Ich machs glaub einfach ohne Fehlerausgabe :bae: (naja nochmal drüber schlafen), aber jedenfalls danke euch für die Ratschläge.


----------



## bygones (1. Jan 2005)

TupelKlasse war auch mehr zum Spaß 

wie gesagt - ich würde 1. Möglichkeit nehmen


----------



## Bleiglanz (3. Jan 2005)

machs void mit einer selbst geschriebenen Exception?


----------



## Beni (3. Jan 2005)

Kontrollfluss über Exceptions? Brrrr, da überkommt mich ein kalter Schauer :wink:

Aber die Exception als Rückgabewert (anstelle des Stringes), darauf bringst du mich, und das wär irgendwie ein praktischer Kompromiss von allem.


----------



## Bleiglanz (3. Jan 2005)

Es geht ja nicht um den Kontrollfluss, würde ich eher in einer Linie
mit IllegalArgument oder Numberformat Exception sehen

wenn du eine mathematische Formel auswerten willst, dann ist es doch eh egal, wo der Fehler fliegt, du kannst das ja per Programmierung nicht korrigieren?

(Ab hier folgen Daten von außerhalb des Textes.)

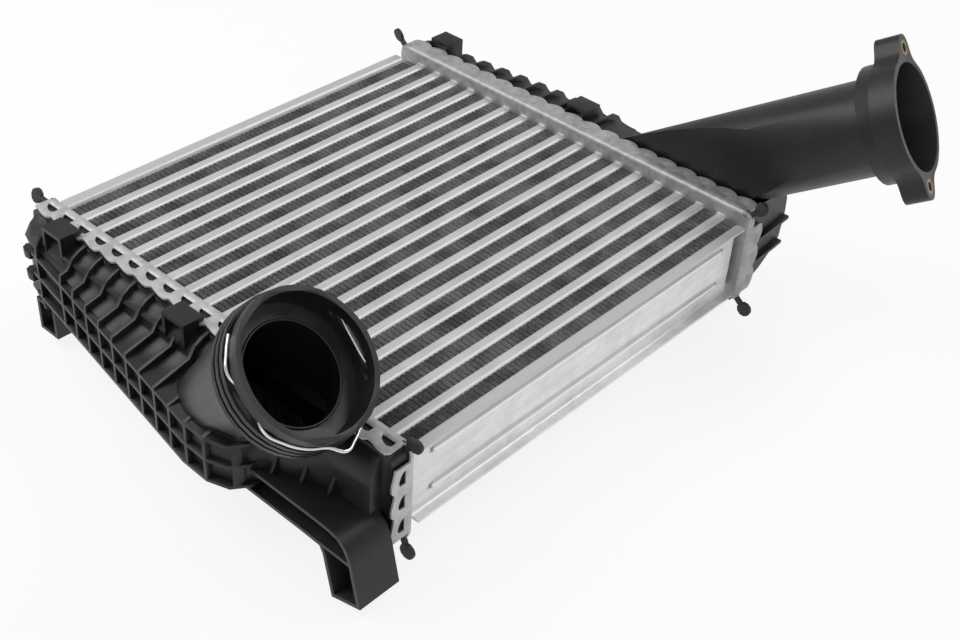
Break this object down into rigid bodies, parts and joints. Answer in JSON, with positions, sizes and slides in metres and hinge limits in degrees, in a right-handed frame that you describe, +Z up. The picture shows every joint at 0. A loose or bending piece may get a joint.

die Methode mit void ist auf jeden Fall viel einfacher anzuwenden!?

Oder willst du wirklich bei jedem Aufruf einen boolean testen, und wenn false dann einen String an den User geben - da ist es doch viel einfachen, einen grossen try{ um den parse-vorgang zu legen...


----------



## Beni (3. Jan 2005)

Mein Parser probiert verschiedene Reihenfolgen von Operationen durch, bevor er endgültig aufgibt, deshalb ist das wilde herumwerfen von Exceptions nicht so dolle :wink:

Naja, ein kleines "if" macht den Braten nicht heiss, oder wie geht das Sprichwort gleich wieder?


----------